Il y a quelques décennies, le Trouble développemental du langage (TDL), mécompris, condamnait 7% de la population à être fiché comme « l’idiot du village », selon une mère d’un enfant dysphasique, Julie Bolduc. Aujourd’hui mieux compris, mais toujours peu connu, ce handicap invisible, qu’on appelle également dysphasie, continue de rendre plus difficile l’alphabétisation, l’apprentissage scolaire, les amitiés et le bien-être émotionnel pour des centaines de milliers de Québécois.
« La dysphasie c’est un handicap invisible, donc impossible à apercevoir, qui va limiter la compréhension et l’expression du langage chez certaines personnes. Ça cause des difficultés à l’école, des problèmes d’estime de soi et de l’isolement. Il est souvent aussi difficile d’exprimer une idée, que ce l’est pour en comprendre une autre. Ce ne sont pas des gens stupides pour autant », explique la coordonnatrice de l’Association québécoise de la dysphasie au Saguenay-Lac-Saint-Jean (02), Désirée Blain.
Pour cette dernière, il est certain que le TDL reste un trouble peu connu et peu abordé avec les enseignants, qui sont aux premières loges pour constater les difficultés qu’il engendre. « Il y a une directrice d’une autre association comme la nôtre, qui est maman d’un enfant dysphasique, et qui s’est fait dire par le personnel scolaire qu’il fallait potentiellement revoir le diagnostic de son enfant. La raison était simple, il allait obtenir plus de ressources s’il était finalement autiste, alors qu’il a un TDL », raconte-t-elle.
La dysphasie est souvent accompagnée d’autres troubles ou handicaps, ce qui influence grandement l’approche préconisée pour aider. Toutefois, dans l’écrasante majorité des cas, une évaluation et un suivi chez un orthophoniste sont recommandés.

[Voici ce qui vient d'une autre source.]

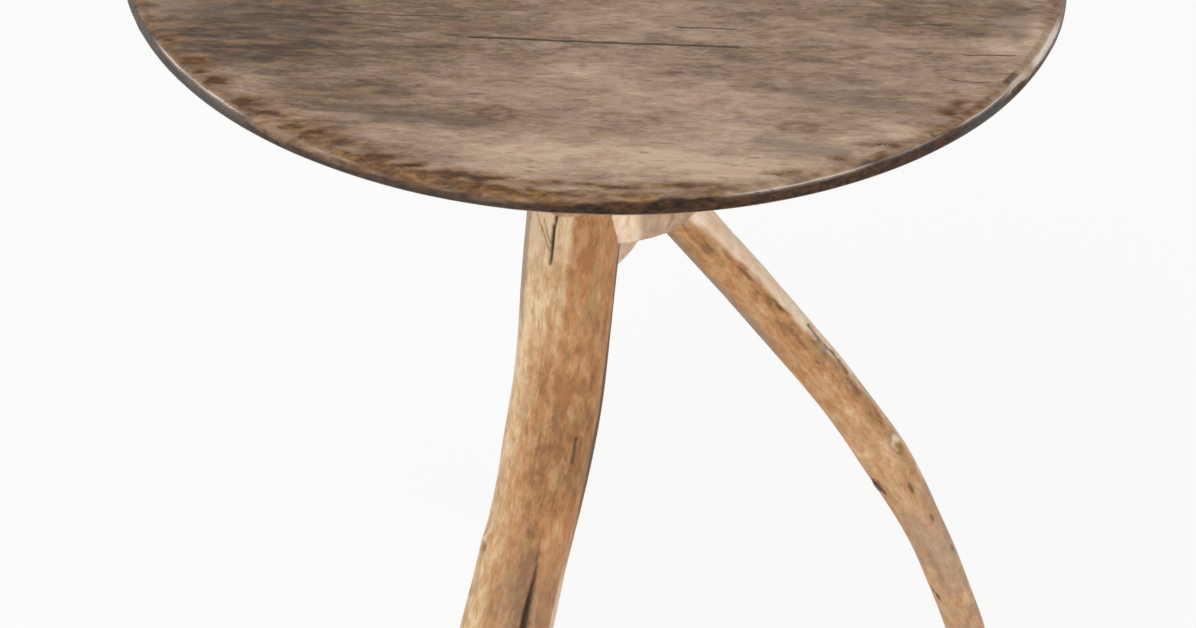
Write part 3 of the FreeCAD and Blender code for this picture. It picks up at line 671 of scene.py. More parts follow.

Le TDL a connu plusieurs noms dans son histoire. Le terme dysphasie, encore utilisé, n’est techniquement plus celui priorisé depuis 2016. Le terme audi-mutité a également été utilisé par le passé.
À L’école
Selon Désirée Blain, les personnes ayant un TDL varient énormément en sévérité, ce qui détermine les difficultés vécues au quotidien. « On a des cas qui obtiennent leur diplôme et qui sont capables d’aller au cégep. Pour d’autres, c’est bien plus difficile et ce serait impossible de penser les voir continuer leurs études », explique-t-elle.
«Souvent, on va modifier le parcours des apprentissages des jeunes dysphasiques. Ça fait en sorte que plusieurs entrent au secondaire sans avoir les apprentissages primaires requis pour obtenir son secondaire cinq. On va essayer de les orienter vers les DEP généralement », mentionne Mme Blain.
Pour Julie Bolduc, membre de l’association depuis plusieurs années et maman d’un adolescent dysphasique de 12 ans, le trouble de son fils occupe une partie importante de sa vie. « Avec mon Guillaume, il faut toujours tout répéter 10 à 20 fois, au minimum. Sinon, il ne comprend pas », rapporte la mère.
Selon elle, c’est à l’école que les difficultés de son fils paraissent le plus. « Les enseignants en général savent quoi faire pour développer le langage. Il faut décortiquer le plus possible, répéter et aller valider sa compréhension avec lui », explique Julie Bolduc.
Le problème, selon elle, est que les personnes dysphasiques ont tendance à vouloir passer inaperçues et répondre « oui » à la question « avez-vous bien compris ? ». « Il est arrivé qu’on me dise que mon fils comprennait quelque chose dont je voyais qu’il n’y comprenait rien », souligne la maman de Guillaume.
Il est important « d’y aller étape par étape », selon ce qu’a appris avec les années Julie Bolduc. En communiquant à une personne atteinte de dysphasie, il ne faut pas mentionner trop d’éléments en même temps, car il est trop facile pour eux de les confondre et d’ultimement ne pas comprendre le message communiqué.